__Dataset rows__.
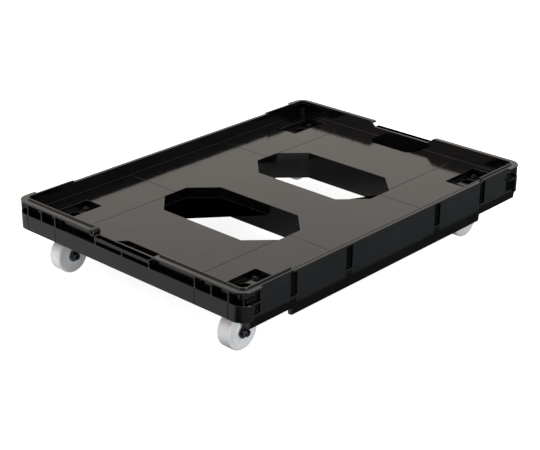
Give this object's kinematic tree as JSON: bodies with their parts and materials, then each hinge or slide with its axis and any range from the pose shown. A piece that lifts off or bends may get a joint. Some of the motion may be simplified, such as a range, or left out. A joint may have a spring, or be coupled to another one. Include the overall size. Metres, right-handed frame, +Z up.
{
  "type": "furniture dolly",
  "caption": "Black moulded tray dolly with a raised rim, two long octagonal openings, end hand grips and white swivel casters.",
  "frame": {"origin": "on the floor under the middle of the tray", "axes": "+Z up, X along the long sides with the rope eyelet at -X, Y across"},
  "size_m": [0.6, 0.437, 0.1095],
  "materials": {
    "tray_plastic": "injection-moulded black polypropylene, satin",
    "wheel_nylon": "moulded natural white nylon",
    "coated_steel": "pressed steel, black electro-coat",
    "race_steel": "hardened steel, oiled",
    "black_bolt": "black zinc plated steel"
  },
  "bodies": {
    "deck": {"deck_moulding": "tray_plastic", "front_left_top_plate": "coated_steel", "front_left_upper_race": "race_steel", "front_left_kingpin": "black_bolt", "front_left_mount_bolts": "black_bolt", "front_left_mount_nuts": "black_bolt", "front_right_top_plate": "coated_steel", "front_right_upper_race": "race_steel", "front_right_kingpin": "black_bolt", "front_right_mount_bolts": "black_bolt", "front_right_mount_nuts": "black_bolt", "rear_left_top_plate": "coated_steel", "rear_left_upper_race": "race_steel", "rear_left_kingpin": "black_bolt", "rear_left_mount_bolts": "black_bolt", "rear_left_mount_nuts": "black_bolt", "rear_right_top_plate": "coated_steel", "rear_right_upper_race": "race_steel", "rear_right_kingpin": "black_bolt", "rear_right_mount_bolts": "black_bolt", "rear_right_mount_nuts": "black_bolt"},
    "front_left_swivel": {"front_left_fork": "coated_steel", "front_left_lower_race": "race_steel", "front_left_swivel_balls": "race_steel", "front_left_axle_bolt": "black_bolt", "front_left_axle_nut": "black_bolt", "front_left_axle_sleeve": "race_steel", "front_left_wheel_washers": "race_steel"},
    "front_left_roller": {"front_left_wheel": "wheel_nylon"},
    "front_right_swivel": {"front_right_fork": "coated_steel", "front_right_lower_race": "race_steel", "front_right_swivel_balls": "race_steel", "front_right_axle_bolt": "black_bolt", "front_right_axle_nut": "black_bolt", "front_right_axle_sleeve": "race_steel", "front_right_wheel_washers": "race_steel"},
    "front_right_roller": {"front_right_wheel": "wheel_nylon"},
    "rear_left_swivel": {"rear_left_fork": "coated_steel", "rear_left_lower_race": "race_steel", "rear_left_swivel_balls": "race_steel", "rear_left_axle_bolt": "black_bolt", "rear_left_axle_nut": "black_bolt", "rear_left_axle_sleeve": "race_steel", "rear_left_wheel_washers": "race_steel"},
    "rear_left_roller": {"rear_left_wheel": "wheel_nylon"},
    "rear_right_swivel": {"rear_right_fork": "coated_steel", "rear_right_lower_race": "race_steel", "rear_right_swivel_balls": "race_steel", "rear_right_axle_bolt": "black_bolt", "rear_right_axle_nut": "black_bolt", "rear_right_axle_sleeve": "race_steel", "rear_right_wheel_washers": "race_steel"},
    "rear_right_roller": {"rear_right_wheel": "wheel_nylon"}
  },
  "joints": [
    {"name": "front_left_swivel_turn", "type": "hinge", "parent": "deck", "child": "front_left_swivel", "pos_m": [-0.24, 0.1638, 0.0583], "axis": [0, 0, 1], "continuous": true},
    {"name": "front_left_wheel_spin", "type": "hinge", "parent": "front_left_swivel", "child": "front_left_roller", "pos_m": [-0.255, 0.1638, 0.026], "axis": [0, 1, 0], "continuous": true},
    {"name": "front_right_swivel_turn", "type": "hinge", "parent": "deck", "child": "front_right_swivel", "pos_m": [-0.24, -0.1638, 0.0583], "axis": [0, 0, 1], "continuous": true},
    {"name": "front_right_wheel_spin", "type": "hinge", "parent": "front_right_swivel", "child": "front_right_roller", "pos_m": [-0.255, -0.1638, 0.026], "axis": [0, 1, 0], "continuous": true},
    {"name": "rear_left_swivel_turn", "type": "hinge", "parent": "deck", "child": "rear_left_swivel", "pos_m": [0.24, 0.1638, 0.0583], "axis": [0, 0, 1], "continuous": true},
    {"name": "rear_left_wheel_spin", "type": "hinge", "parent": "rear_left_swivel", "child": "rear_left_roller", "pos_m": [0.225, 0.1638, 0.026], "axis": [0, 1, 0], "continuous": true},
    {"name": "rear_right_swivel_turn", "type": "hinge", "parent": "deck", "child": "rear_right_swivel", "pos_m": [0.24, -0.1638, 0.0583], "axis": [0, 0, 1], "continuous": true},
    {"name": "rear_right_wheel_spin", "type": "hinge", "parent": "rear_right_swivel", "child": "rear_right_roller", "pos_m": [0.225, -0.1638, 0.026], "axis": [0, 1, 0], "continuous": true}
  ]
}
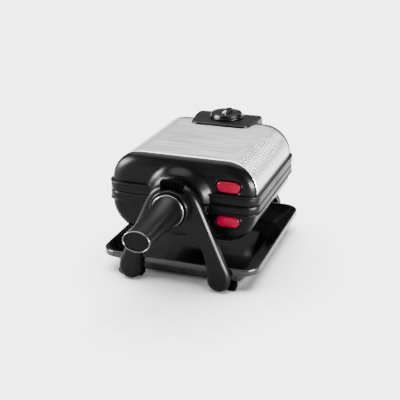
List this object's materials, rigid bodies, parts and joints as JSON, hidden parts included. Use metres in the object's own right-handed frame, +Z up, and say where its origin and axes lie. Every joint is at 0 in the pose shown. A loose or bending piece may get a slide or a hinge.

__Work to complete__. Would you reproduce the material above in full, exactly as given?

__Task output__.
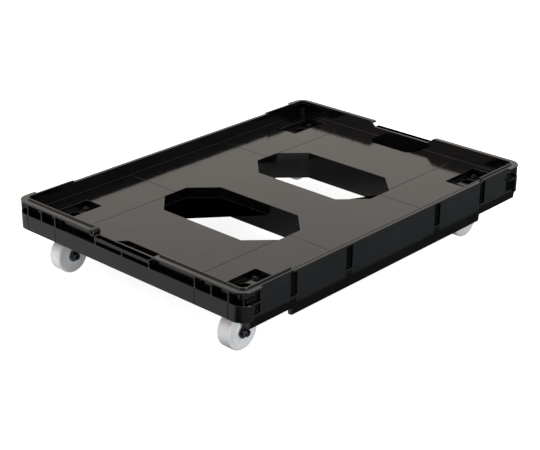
Give this object's kinematic tree as JSON: bodies with their parts and materials, then each hinge or slide with its axis and any range from the pose shown. A piece that lifts off or bends may get a joint. Some of the motion may be simplified, such as a range, or left out. A joint may have a spring, or be coupled to another one. Include the overall size. Metres, right-handed frame, +Z up.
{
  "type": "furniture dolly",
  "caption": "Black moulded tray dolly with a raised rim, two long octagonal openings, end hand grips and white swivel casters.",
  "frame": {"origin": "on the floor under the middle of the tray", "axes": "+Z up, X along the long sides with the rope eyelet at -X, Y across"},
  "size_m": [0.6, 0.437, 0.1095],
  "materials": {
    "tray_plastic": "injection-moulded black polypropylene, satin",
    "wheel_nylon": "moulded natural white nylon",
    "coated_steel": "pressed steel, black electro-coat",
    "race_steel": "hardened steel, oiled",
    "black_bolt": "black zinc plated steel"
  },
  "bodies": {
    "deck": {"deck_moulding": "tray_plastic", "front_left_top_plate": "coated_steel", "front_left_upper_race": "race_steel", "front_left_kingpin": "black_bolt", "front_left_mount_bolts": "black_bolt", "front_left_mount_nuts": "black_bolt", "front_right_top_plate": "coated_steel", "front_right_upper_race": "race_steel", "front_right_kingpin": "black_bolt", "front_right_mount_bolts": "black_bolt", "front_right_mount_nuts": "black_bolt", "rear_left_top_plate": "coated_steel", "rear_left_upper_race": "race_steel", "rear_left_kingpin": "black_bolt", "rear_left_mount_bolts": "black_bolt", "rear_left_mount_nuts": "black_bolt", "rear_right_top_plate": "coated_steel", "rear_right_upper_race": "race_steel", "rear_right_kingpin": "black_bolt", "rear_right_mount_bolts": "black_bolt", "rear_right_mount_nuts": "black_bolt"},
    "front_left_swivel": {"front_left_fork": "coated_steel", "front_left_lower_race": "race_steel", "front_left_swivel_balls": "race_steel", "front_left_axle_bolt": "black_bolt", "front_left_axle_nut": "black_bolt", "front_left_axle_sleeve": "race_steel", "front_left_wheel_washers": "race_steel"},
    "front_left_roller": {"front_left_wheel": "wheel_nylon"},
    "front_right_swivel": {"front_right_fork": "coated_steel", "front_right_lower_race": "race_steel", "front_right_swivel_balls": "race_steel", "front_right_axle_bolt": "black_bolt", "front_right_axle_nut": "black_bolt", "front_right_axle_sleeve": "race_steel", "front_right_wheel_washers": "race_steel"},
    "front_right_roller": {"front_right_wheel": "wheel_nylon"},
    "rear_left_swivel": {"rear_left_fork": "coated_steel", "rear_left_lower_race": "race_steel", "rear_left_swivel_balls": "race_steel", "rear_left_axle_bolt": "black_bolt", "rear_left_axle_nut": "black_bolt", "rear_left_axle_sleeve": "race_steel", "rear_left_wheel_washers": "race_steel"},
    "rear_left_roller": {"rear_left_wheel": "wheel_nylon"},
    "rear_right_swivel": {"rear_right_fork": "coated_steel", "rear_right_lower_race": "race_steel", "rear_right_swivel_balls": "race_steel", "rear_right_axle_bolt": "black_bolt", "rear_right_axle_nut": "black_bolt", "rear_right_axle_sleeve": "race_steel", "rear_right_wheel_washers": "race_steel"},
    "rear_right_roller": {"rear_right_wheel": "wheel_nylon"}
  },
  "joints": [
    {"name": "front_left_swivel_turn", "type": "hinge", "parent": "deck", "child": "front_left_swivel", "pos_m": [-0.24, 0.1638, 0.0583], "axis": [0, 0, 1], "continuous": true},
    {"name": "front_left_wheel_spin", "type": "hinge", "parent": "front_left_swivel", "child": "front_left_roller", "pos_m": [-0.255, 0.1638, 0.026], "axis": [0, 1, 0], "continuous": true},
    {"name": "front_right_swivel_turn", "type": "hinge", "parent": "deck", "child": "front_right_swivel", "pos_m": [-0.24, -0.1638, 0.0583], "axis": [0, 0, 1], "continuous": true},
    {"name": "front_right_wheel_spin", "type": "hinge", "parent": "front_right_swivel", "child": "front_right_roller", "pos_m": [-0.255, -0.1638, 0.026], "axis": [0, 1, 0], "continuous": true},
    {"name": "rear_left_swivel_turn", "type": "hinge", "parent": "deck", "child": "rear_left_swivel", "pos_m": [0.24, 0.1638, 0.0583], "axis": [0, 0, 1], "continuous": true},
    {"name": "rear_left_wheel_spin", "type": "hinge", "parent": "rear_left_swivel", "child": "rear_left_roller", "pos_m": [0.225, 0.1638, 0.026], "axis": [0, 1, 0], "continuous": true},
    {"name": "rear_right_swivel_turn", "type": "hinge", "parent": "deck", "child": "rear_right_swivel", "pos_m": [0.24, -0.1638, 0.0583], "axis": [0, 0, 1], "continuous": true},
    {"name": "rear_right_wheel_spin", "type": "hinge", "parent": "rear_right_swivel", "child": "rear_right_roller", "pos_m": [0.225, -0.1638, 0.026], "axis": [0, 1, 0], "continuous": true}
  ]
}
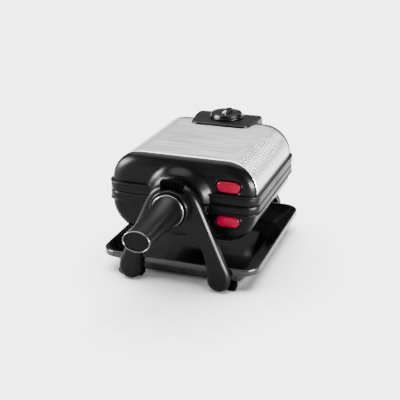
List this object's materials, rigid bodies, parts and joints as JSON, hidden parts included. Use metres in the object's own right-handed frame, +Z up, and say where its origin and axes lie. Every joint is at 0 in the pose shown. A loose or bending piece may get a slide or a hinge.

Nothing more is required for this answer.